### Information supplied
-------------------------
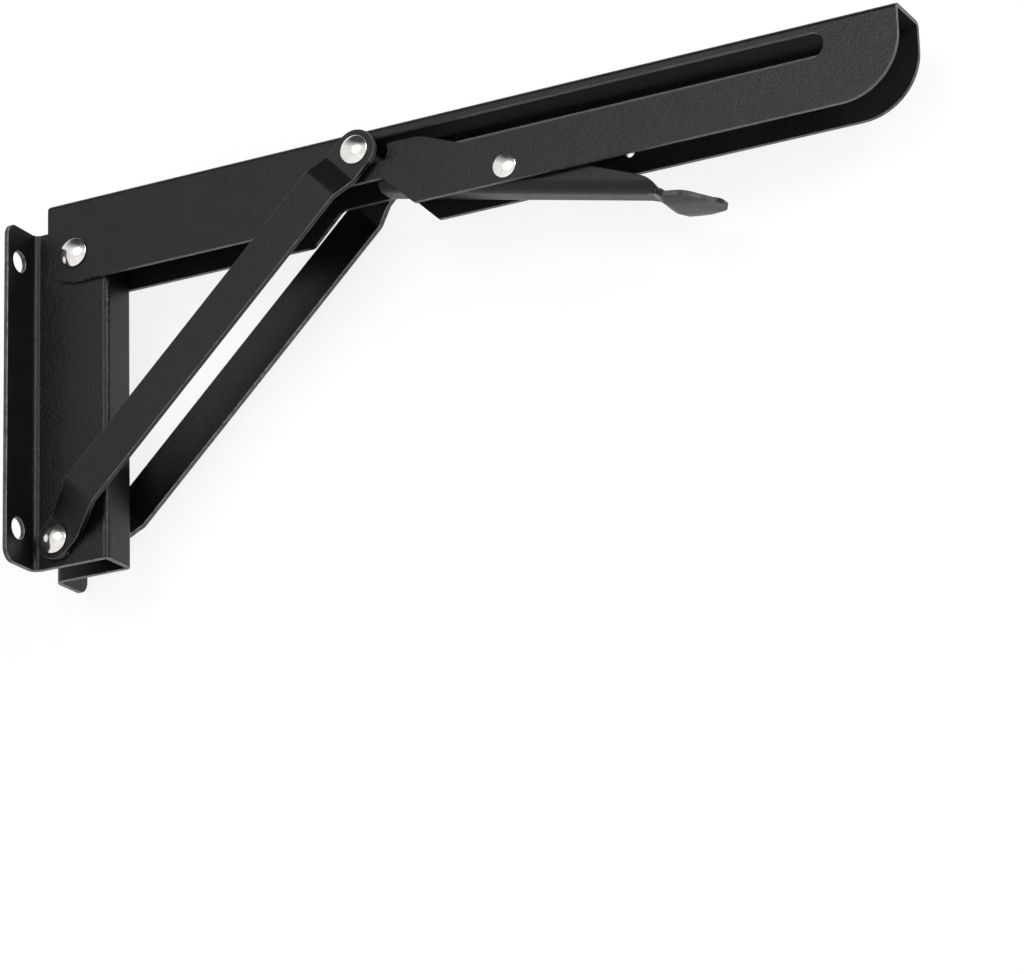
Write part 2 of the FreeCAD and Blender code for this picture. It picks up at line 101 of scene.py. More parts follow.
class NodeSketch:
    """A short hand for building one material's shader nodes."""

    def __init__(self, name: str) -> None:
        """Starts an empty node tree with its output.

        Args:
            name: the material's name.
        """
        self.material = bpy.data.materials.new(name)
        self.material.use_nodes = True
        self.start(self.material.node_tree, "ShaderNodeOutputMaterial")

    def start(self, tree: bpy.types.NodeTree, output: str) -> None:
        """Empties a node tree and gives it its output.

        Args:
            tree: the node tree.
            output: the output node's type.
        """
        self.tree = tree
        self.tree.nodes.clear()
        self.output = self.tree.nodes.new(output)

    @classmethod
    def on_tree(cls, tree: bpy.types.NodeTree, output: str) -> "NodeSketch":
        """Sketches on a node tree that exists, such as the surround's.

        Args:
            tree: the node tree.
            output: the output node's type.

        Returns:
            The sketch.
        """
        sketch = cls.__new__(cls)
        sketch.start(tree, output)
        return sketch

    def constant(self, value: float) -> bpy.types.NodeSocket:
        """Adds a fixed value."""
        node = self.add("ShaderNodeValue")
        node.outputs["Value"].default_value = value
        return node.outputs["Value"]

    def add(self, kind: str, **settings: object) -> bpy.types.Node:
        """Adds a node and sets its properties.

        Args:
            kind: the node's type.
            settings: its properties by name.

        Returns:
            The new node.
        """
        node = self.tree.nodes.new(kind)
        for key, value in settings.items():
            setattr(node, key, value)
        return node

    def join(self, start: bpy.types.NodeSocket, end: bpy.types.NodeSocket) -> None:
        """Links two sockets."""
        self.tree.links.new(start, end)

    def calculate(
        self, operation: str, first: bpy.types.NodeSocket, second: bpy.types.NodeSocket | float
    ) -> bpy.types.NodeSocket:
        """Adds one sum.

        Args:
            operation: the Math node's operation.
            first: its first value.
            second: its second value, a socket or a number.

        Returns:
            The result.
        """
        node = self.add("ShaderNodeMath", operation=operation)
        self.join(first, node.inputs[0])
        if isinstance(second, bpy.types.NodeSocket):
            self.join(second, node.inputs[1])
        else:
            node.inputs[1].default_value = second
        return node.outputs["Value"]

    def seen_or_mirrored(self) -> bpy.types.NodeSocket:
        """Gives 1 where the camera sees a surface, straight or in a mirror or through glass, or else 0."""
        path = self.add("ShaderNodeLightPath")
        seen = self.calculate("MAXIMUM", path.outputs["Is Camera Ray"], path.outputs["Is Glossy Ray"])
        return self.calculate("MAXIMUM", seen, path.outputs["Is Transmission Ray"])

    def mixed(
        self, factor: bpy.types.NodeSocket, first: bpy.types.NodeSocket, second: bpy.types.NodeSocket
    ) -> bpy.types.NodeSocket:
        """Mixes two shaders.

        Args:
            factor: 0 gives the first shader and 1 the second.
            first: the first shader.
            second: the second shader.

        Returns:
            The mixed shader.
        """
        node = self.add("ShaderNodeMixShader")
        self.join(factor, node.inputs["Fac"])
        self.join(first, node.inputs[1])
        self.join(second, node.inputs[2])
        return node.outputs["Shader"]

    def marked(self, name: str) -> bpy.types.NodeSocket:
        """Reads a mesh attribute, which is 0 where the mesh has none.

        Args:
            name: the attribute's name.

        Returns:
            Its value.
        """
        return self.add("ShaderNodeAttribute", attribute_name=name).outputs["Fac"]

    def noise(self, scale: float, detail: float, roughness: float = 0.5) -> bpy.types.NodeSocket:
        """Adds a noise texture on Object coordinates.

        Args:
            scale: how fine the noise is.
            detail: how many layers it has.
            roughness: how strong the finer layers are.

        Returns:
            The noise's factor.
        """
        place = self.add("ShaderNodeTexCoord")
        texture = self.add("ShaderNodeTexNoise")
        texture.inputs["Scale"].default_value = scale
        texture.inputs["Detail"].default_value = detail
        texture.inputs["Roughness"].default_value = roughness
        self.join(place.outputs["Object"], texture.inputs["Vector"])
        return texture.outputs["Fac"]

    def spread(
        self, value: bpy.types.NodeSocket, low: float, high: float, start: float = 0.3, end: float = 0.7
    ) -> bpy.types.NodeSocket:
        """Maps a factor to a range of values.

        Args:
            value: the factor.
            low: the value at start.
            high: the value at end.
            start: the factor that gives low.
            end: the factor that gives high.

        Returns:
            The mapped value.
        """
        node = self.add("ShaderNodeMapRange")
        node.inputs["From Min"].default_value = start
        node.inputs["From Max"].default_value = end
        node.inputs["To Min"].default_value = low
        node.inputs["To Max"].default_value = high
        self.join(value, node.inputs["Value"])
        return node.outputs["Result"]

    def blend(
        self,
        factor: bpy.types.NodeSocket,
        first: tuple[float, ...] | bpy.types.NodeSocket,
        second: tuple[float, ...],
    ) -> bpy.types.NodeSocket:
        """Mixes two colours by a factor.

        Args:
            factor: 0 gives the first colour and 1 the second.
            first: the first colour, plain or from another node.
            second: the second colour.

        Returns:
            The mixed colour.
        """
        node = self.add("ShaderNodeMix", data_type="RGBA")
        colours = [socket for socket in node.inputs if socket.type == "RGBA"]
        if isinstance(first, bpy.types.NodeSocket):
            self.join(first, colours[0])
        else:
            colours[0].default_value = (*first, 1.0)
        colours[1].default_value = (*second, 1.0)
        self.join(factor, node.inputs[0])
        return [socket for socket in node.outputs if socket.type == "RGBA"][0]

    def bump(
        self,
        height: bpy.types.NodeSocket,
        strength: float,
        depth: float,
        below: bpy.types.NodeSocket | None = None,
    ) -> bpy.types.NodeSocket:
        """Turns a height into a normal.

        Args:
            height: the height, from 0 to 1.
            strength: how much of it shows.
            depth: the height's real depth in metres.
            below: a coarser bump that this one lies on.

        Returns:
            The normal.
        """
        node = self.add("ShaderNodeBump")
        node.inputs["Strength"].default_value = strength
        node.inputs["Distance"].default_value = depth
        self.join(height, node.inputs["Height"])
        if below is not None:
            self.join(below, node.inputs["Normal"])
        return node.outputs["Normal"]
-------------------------
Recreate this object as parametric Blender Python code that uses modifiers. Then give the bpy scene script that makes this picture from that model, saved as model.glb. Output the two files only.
-------------------------
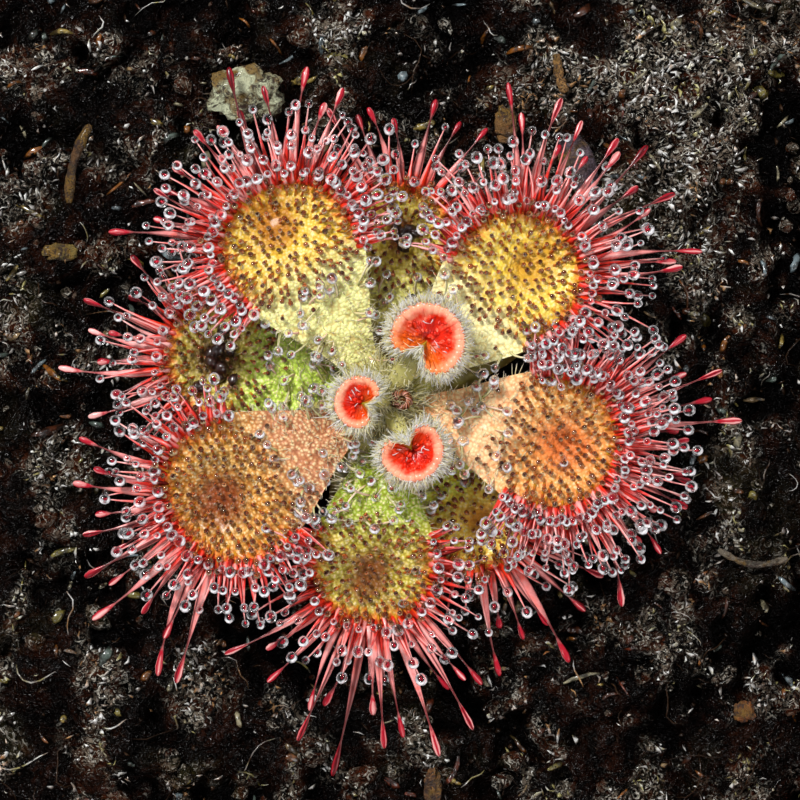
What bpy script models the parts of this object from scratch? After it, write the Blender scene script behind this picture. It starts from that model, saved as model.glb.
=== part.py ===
-------------------------
### What the task asks
Retype the portion of the data above that starts on the line with "Write part 2" and finishes on the line with "with its output.", including both of those lines.

### The solution
Write part 2 of the FreeCAD and Blender code for this picture. It picks up at line 101 of scene.py. More parts follow.
class NodeSketch:
    """A short hand for building one material's shader nodes."""

    def __init__(self, name: str) -> None:
        """Starts an empty node tree with its output.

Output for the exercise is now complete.